How do you define a city? Is it its buildings, its people, its history? In the upcoming exhibition A Brief History of New York: Selections from A History of New York in 101 Objects, the New-York Historical Society attempts to make sense of the city’s past through its objects. So, what objects define us?
Due to the importance of the area’s beaver trade, it would make sense that New Amsterdam’s coat of arms would feature them. However, this draft for a coat of arms for New Amsterdam, presented to the Dutch West India Company, was not approved. Inscribed in ink below the coat of arms in mid 17th century script, in Dutch: “Nota dit waepe(n) was ee(n) concept doch niet goet gevonden” Translation: “Note: this coat of arms was a draft and was not approved.” We still have beavers in the city seal to this day, and they speak to the importance of trading pelts in building our early business economy. This is also one of the oldest drawings in our collection.

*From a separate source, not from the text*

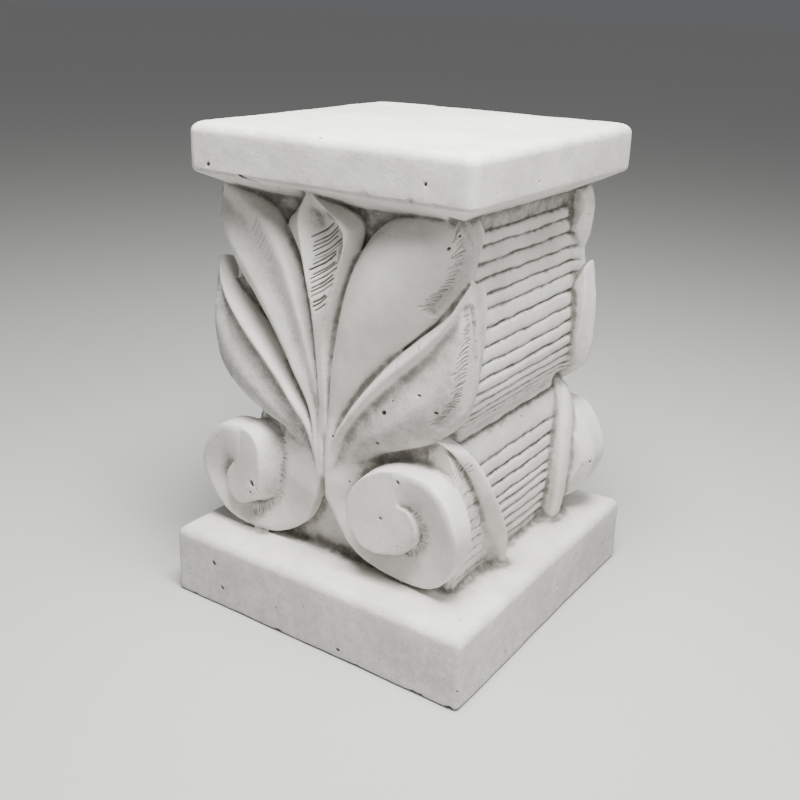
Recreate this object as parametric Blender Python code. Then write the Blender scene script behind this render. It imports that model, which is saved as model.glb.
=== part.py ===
"""Square cast garden pedestal: a base slab, a body carved with a palmette over two
scrolls on its front and back, ribbed flanks with a waist, and a top slab on a sloping neck.

Sizes are in millimetres and MM turns them into metres. The front looks along -Y,
the ribbed flanks look along X, and the origin is at the middle of the underside.
"""

from math import cos, pi, sin

import bmesh
import bpy
import numpy as np

MM = 0.001

# Slabs
BASE_WIDTH = 300.0
BASE_HEIGHT = 64.0
BASE_CORNER = 5.0
BASE_EDGE = 7.0
BASE_FOOT_EDGE = 3.0
SLAB_WIDTH = 264.0
SLAB_THICKNESS = 38.0
SLAB_CORNER = 9.0
SLAB_EDGE = 6.0
NECK_WIDTH = 204.0
NECK_DROP = 15.0
NECK_BURIED = 8.0
CORNER_STEPS = 4

# Body between the slabs
BODY_HEIGHT = 318.0
BODY_WIDTH = 260.0
BODY_DEPTH = 252.0
CORE_DEPTH = 190.0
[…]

This surveyor’s monument stood at the corner of Fourth Avenue and East 26th Street, where it had been placed under direction of the Commissioners appointed by the New York Legislature in 1807 to lay out streets in Manhattan north of Houston Street. It was dug up in 1890 during excavations for the old Madison Square Garden. It’s carved with “26” on one face and “4” on the other, presumably marking the address.
In March of 1987, ACT UP was formed in New York City by a group of people as a diverse, nonpartisan group of individuals united in anger and committed to direct action to end the AIDS Crisis. They meet with government and health officials; they support research and distribute the latest medical information as well as holding public protests and demonstrations. These stickers display their motto, an important reminder that many in New York’s history have had to fight for rights and recognition.
Much of lower Manhattan was covered with layers of dust generated by the terrorist attacks of September 11, 2001. Urban historian Andrew Davis observed a vehicle covered in a layer of dust four inches thick, and filled a small plastic bag with the thick, gray dust on September 12th. Shortly after the bag of contaminated dust, sprinkled with particles of paper and building materials, was given to the New-York Historical Society, conservators carefully transferred the contents to a glass specimen jar, so that it could safely be studied and preserved.